Scottish Conservative leader Ruth Davidson was interviewed on the BBC's Good Morning Scotland radio programme in the last in a series of election interviews with party leaders.
Ms Davidson said that the Manchester victims would be at the "forefront of our minds" as electioneering resumed, but that it was right that the democratic process continues as the country prepares for the 8 June election.
Ms Davidson said: "Terrorists are attacking us because they hate our freedoms and our way of life. Nothing better rebukes their twisted ideology than the sight of campaigners out on our streets in free and fair elections asking for peoples' vote.
"We will not be beaten by terrorism. And as the election gets back under way, we will show that to be the case."
Scottish Labour leader Kezia Dugdale agreed that the time was now right for the campaigns to be restarted in order to "show how we value our freedom and democracy".

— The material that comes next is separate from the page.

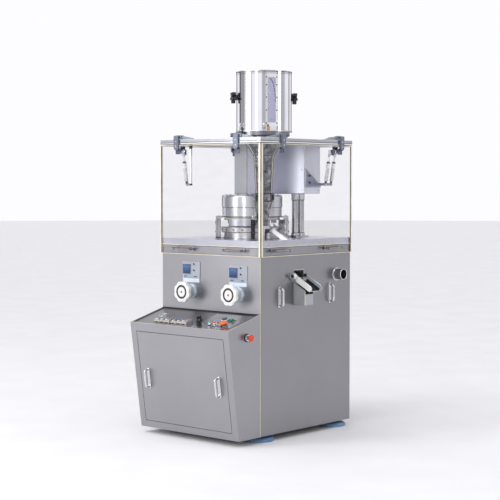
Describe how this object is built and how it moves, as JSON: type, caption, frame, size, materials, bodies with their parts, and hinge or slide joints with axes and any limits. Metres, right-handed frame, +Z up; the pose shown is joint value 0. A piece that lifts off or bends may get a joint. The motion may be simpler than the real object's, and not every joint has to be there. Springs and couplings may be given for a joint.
{
  "type": "tablet press",
  "caption": "Rotary tablet press: cabinet with sloping console, spinning punch turret behind lift-up clear doors, feed funnel, sight-glass powder drum and tilting discharge trough.",
  "frame": {"origin": "centre of the machine's footprint box, on the floor", "axes": "+Z up, -Y to the front where the console is, +X to the operator's right"},
  "size_m": [0.7802, 0.9261, 1.731],
  "materials": {
    "stainless": "satin",
    "frame_steel": "satin",
    "foot_blue": "matte",
    "polished": "polished",
    "hinge_grey": "satin",
    "clear": "clear",
    "white_plastic": "gloss",
    "black_plastic": "satin",
    "red_plastic": "gloss",
    "green_plastic": "gloss",
    "cast": "painted",
    "tool_steel": "ground",
    "bronze": "satin",
    "motor_blue": "gloss",
    "counter_blue": "gloss",
    "strut_dark": "polished",
    "sheet": "brushed"
  },
  "bodies": {
    "frame": {"base_frame": "frame_steel", "leveling_feet": "foot_blue", "cabinet_shell": "sheet", "deck_plate": "stainless", "cable_gland": "black_plastic", "console_shell": "sheet", "instrument_units": "white_plastic", "button_plate": "stainless", "handwheel_bosses": "polished", "counter_units": "counter_blue", "roof_plate": "stainless", "hinge_blocks": "hinge_grey", "strut_hangers": "stainless", "upper_housing": "stainless", "roller_carrier": "cast", "support_columns": "polished", "cam_cover": "polished", "feed_funnel": "polished", "feeder_frame": "bronze", "drum_flange": "stainless", "hopper_drum": "polished", "drum_window": "clear", "inner_chute": "polished", "turret_base": "cast", "drive_motor": "motor_blue"},
    "drum_lid": {"drum_lid": "stainless"},
    "drum_knob_left": {"drum_knob_left": "black_plastic"},
    "drum_knob_right": {"drum_knob_right": "black_plastic"},
    "turret": {"turret": "tool_steel", "dies": "tool_steel", "upper_punches": "tool_steel", "lower_punches": "tool_steel", "main_shaft": "tool_steel"},
    "worm": {"worm_shaft": "tool_steel"},
    "upper_roller": {"upper_roller": "tool_steel"},
    "lower_roller": {"lower_roller": "tool_steel"},
    "start_button": {"start_button": "green_plastic"},
    "jog_button": {"jog_button": "black_plastic"},
    "stop_button": {"stop_button": "red_plastic"},
    "estop": {"estop_head": "red_plastic"},
    "speed_knob": {"speed_knob": "black_plastic"},
    "mode_knob": {"mode_knob": "black_plastic"},
    "fill_handwheel": {"fill_handwheel": "white_plastic"},
    "pressure_handwheel": {"pressure_handwheel": "white_plastic"},
    "console_panel": {"console_front_panel": "sheet"},
    "side_panel": {"right_side_panel": "sheet", "side_panel_handles": "polished"},
    "trough": {"discharge_trough": "stainless"},
    "front_door": {"front_door": "clear", "front_door_fittings": "hinge_grey"},
    "right_door": {"right_door": "clear", "right_door_fittings": "hinge_grey"},
    "rear_door": {"rear_door": "clear", "rear_door_fittings": "hinge_grey"},
    "left_door": {"left_door": "clear", "left_door_fittings": "hinge_grey"},
    "front_strut_cylinder": {"front_strut_cylinder": "stainless"},
    "front_strut_rod": {"front_strut_rod": "strut_dark"},
    "right_strut_cylinder": {"right_strut_cylinder": "stainless"},
    "right_strut_rod": {"right_strut_rod": "strut_dark"}
  },
  "joints": [
    {"name": "drum_lid_lift", "type": "slide", "parent": "frame", "child": "drum_lid", "axis": [0, 0, 1], "range_m": [0, 0.06]},
    {"name": "drum_knob_left_turn", "type": "hinge", "parent": "frame", "child": "drum_knob_left", "pos_m": [0.04082, -0.16766, 1.609], "axis": [-0.5505, -0.8348, 0], "range_deg": [-180, 180]},
    {"name": "drum_knob_right_turn", "type": "hinge", "parent": "frame", "child": "drum_knob_right", "pos_m": [0.20596, 0.08279, 1.609], "axis": [0.5505, 0.8348, 0], "range_deg": [-180, 180]},
    {"name": "turret_spin", "type": "hinge", "parent": "frame", "child": "turret", "pos_m": [-0.04161, 0.05856, 0.98], "axis": [0, 0, 1], "continuous": true},
    {"name": "worm_spin", "type": "hinge", "parent": "frame", "child": "worm", "pos_m": [-0.04161, -0.05694, 0.59], "axis": [1, 0, 0], "continuous": true},
    {"name": "upper_roller_spin", "type": "hinge", "parent": "frame", "child": "upper_roller", "pos_m": [-0.04161, 0.17356, 1.131], "axis": [0, 1, 0], "continuous": true},
    {"name": "lower_roller_spin", "type": "hinge", "parent": "frame", "child": "lower_roller", "pos_m": [-0.04161, 0.17356, 0.775], "axis": [0, 1, 0], "continuous": true},
    {"name": "start_button_press", "type": "slide", "parent": "frame", "child": "start_button", "axis": [0, 0.2565, -0.9666], "range_m": [0, 0.003], "stiffness_N_per_m": 400, "springref_m": -0.002},
    {"name": "jog_button_press", "type": "slide", "parent": "frame", "child": "jog_button", "axis": [0, 0.2565, -0.9666], "range_m": [0, 0.003], "stiffness_N_per_m": 400, "springref_m": -0.002},
    {"name": "stop_button_press", "type": "slide", "parent": "frame", "child": "stop_button", "axis": [0, 0.2565, -0.9666], "range_m": [0, 0.004], "stiffness_N_per_m": 500, "springref_m": -0.003},
    {"name": "estop_press", "type": "slide", "parent": "frame", "child": "estop", "axis": [-1, 0, 0], "range_m": [0, 0.005], "stiffness_N_per_m": 500, "springref_m": -0.003},
    {"name": "speed_knob_turn", "type": "hinge", "parent": "frame", "child": "speed_knob", "pos_m": [0.00739, -0.36747, 0.56626], "axis": [0, -0.2565, 0.9666], "range_deg": [-135, 135]},
    {"name": "mode_knob_turn", "type": "hinge", "parent": "frame", "child": "mode_knob", "pos_m": [0.05839, -0.4243, 0.55429], "axis": [0, -0.2565, 0.9666], "range_deg": [-45, 45]},
    {"name": "fill_handwheel_turn", "type": "hinge", "parent": "frame", "child": "fill_handwheel", "pos_m": [-0.16061, -0.30544, 0.686], "axis": [0, -1, 0], "range_deg": [-720, 720]},
    {"name": "pressure_handwheel_turn", "type": "hinge", "parent": "frame", "child": "pressure_handwheel", "pos_m": [0.14239, -0.30544, 0.686], "axis": [0, -1, 0], "range_deg": [-720, 720]},
    {"name": "console_panel_pull", "type": "slide", "parent": "frame", "child": "console_panel", "axis": [0, -0.9903, -0.1391], "range_m": [0, 0.12]},
    {"name": "side_panel_pull", "type": "slide", "parent": "frame", "child": "side_panel", "axis": [1, 0, 0], "range_m": [0, 0.15]},
    {"name": "trough_tilt", "type": "hinge", "parent": "side_panel", "child": "trough", "pos_m": [0.29239, 0.03056, 0.766], "axis": [0, -1, 0], "range_deg": [0, 25]},
    {"name": "front_door_lift", "type": "hinge", "parent": "frame", "child": "front_door", "pos_m": [-0.04161, -0.23794, 1.427], "axis": [-1, 0, 0], "range_deg": [0, 80]},
    {"name": "right_door_lift", "type": "hinge", "parent": "frame", "child": "right_door", "pos_m": [0.27089, 0.09456, 1.427], "axis": [0, -1, 0], "range_deg": [0, 80]},
    {"name": "rear_door_lift", "type": "hinge", "parent": "frame", "child": "rear_door", "pos_m": [-0.04161, 0.42706, 1.427], "axis": [1, 0, 0], "range_deg": [0, 80]},
    {"name": "left_door_lift", "type": "hinge", "parent": "frame", "child": "left_door", "pos_m": [-0.35411, 0.09456, 1.427], "axis": [0, 1, 0], "range_deg": [0, 80]},
    {"name": "front_strut_swing", "type": "hinge", "parent": "frame", "child": "front_strut_cylinder", "pos_m": [-0.23061, -0.20394, 1.199], "axis": [1, 0, 0], "range_deg": [0, 16.38]},
    {"name": "front_strut_slide", "type": "slide", "parent": "front_strut_cylinder", "child": "front_strut_rod", "axis": [0, -0.1674, 0.9859], "range_m": [0, 0.07135]},
    {"name": "right_strut_swing", "type": "hinge", "parent": "frame", "child": "right_strut_cylinder", "pos_m": [0.23689, 0.30656, 1.199], "axis": [0, 1, 0], "range_deg": [0, 16.38]},
    {"name": "right_strut_slide", "type": "slide", "parent": "right_strut_cylinder", "child": "right_strut_rod", "axis": [0.1674, 0, 0.9859], "range_m": [0, 0.07135]}
  ],
  "couplings": [
    {"joint": "worm_spin", "follows": "turret_spin", "ratio": 30},
    {"joint": "upper_roller_spin", "follows": "turret_spin", "ratio": 2.7381},
    {"joint": "lower_roller_spin", "follows": "turret_spin", "ratio": -1.9167},
    {"joint": "front_strut_swing", "follows": "front_door_lift", "ratio": 0.20103},
    {"joint": "front_strut_slide", "follows": "front_door_lift", "m_per_rad": 0.05074},
    {"joint": "right_strut_swing", "follows": "right_door_lift", "ratio": 0.20103},
    {"joint": "right_strut_slide", "follows": "right_door_lift", "m_per_rad": 0.05074}
  ]
}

Ms Dugdale, who went go-karting in East Lothian, said: "In the coming weeks we'll see endless photo opportunities, fiery clashes in TV debates, and passionate town hall hustings.
"It's one way we can all show those who bring terror to our country that they will never win."
Scottish Liberal Democrat leader Willie Rennie was in Glasgow, where he said it was "crass and a mistake" for UK Labour leader Jeremy Corbyn to bring up terrorism on the first day back.
He said: "We should be taking time to consider these very serious issues. But I think Jeremy Corbyn has made a colossal misjudgement - we should take time to consider the real consequences of these issues."
The Liberal Democrats will not be publishing their manifesto on Friday, as had originally been planned, with the event now being held on Wednesday - the day after the SNP's launch.
The Scottish Conservatives and Scottish Labour both unveiled their manifestos last week. The Scottish Greens are scheduled to launch theirs on Monday, with UKIP Scotland following suit on Wednesday.